Our Lord’s personal carrying of all our guilt is the reason why the sinless Jesus could say in Psalm 41, I have sinned.

David prayed in Psalm 41, As for me, I said, ‘O Lord, be gracious to me; heal me, for I have sinned against You.’ The Lord heard his prayer and laid all of David’s sin upon his Son, his Christ, his Lamb of God, who takes away the sin of the world! (Jn 1:29).

You can pray the same prayer that David prayed, and every word of that prayer will be true:

O LORD, BE GRACIOUS TO ME; HEAL ME, FOR I HAVE SINNED AGAINST YOU

1.

As the Lord did for David, so he has done for you: the Lord has heard your prayer and listened to your plea for grace. God the heavenly Father has laid all your sin upon his Son, your Lord, right next to David’s sin. It would NOT be wrong for you to think of your Lord Jesus as saying to you at your Baptism, From now on, I am going to be you, and you are going to be Me. Switch with Me so that you may take My place while I have yours.
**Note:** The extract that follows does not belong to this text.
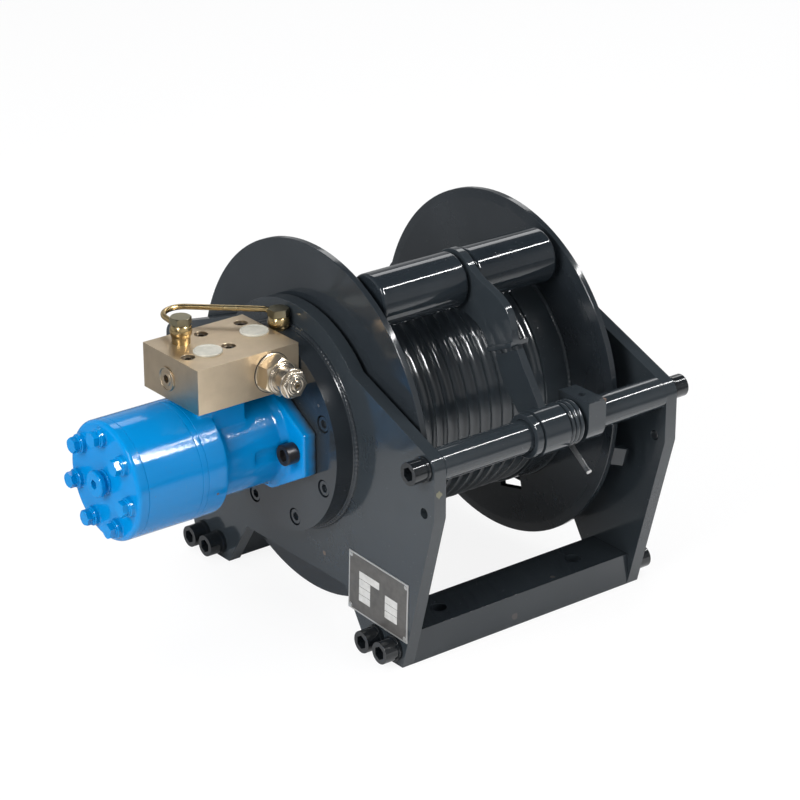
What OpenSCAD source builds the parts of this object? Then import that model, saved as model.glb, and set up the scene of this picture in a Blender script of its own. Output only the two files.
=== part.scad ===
// Hydraulic winch with a sprung rope presser. Millimetres, +Z up.
// +X runs along the drum axis from the motor end to the far end, the front is at -Y.
// The origin is the centre of the base bolt pattern, on the mounting plane.

/* [Frame] */
// inner distance between the two side plates
gap_w = 292; // [280:1:360]
// thickness of each side plate
plate_t = 15; // [10:1:20]
// height of the drum axis above the mounting plane
axis_h = 208; // [205:1:260]
// radius of the plates' round top about the drum axis
crown_r = 134.5; // [120:0.5:160]
// half depth of a plate at its widest place
shoulder_y = 234; // [225:1:260]
// height at which the plate's upright front edge starts
shoulder_low_z = 184; // [150:1:200]
// height at which the sloping top edge meets the crown
slope_top_z = 296; // [285:1:310]
// half depth of a plate at its feet
foot_y = 184; // [175:1:200]
// half distance between the feet at the bottom
foot_in_y = 124; // [100:1:128]
// half width of the arch between the feet
arch_y = 88; // [60:1:100]
// height of the arch between the feet
arch_z = 56; // [44:1:70]
// height of the base beams
beam_h = 36; // [30:1:44]
// depth of the base beams
beam_w = 56; // [48:1:60]
// distance between the base holes along a beam
base_hole_x = 184; // [150:2:240]
// diameter of the base holes
base_hole_d = 17.5; // [13:0.5:18]
// diameter of the spare hole in each shoulder
spare_hole_d = 11; // [6:1:14]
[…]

Because the Psalms are about Jesus, Psalm 41 also gives voice to the prayer of our Lord: O Lord, be gracious to Me; heal Me, for I have sinned against You. Because of the load that our Lord shouldered for our salvation, the divine Law could look at Jesus, Jesus only (Mt 17:8), and say concerning Him, in the words of Martin Luther: “I find Him a sinner, who takes upon Himself the sins of all men. I do not see any other sins than those in Him. Therefore let Him die on the cross!” And so it attacks Him and kills Him. By this deed the whole world is purged and expiated [released] from all sins, and thus it is set free from death and from every evil. (AE 26:280)

In Psalm 41, Jesus appealed to His Father for your sake, carrying your burden and being your sin (2 Cor 5:21). His Father heard Him because of the reverence with which He submitted His plea (Hb 5:7) and because of His obedience unto death, even death on a cross. Therefore God has highly exalted Him and bestowed on Him the name that is above every name, so that at the name of Jesus every knee should bow, in heaven and on earth and under the earth, and every tongue confess that Jesus Christ is Lord, to the glory of God the Father (Pp 2:8–11).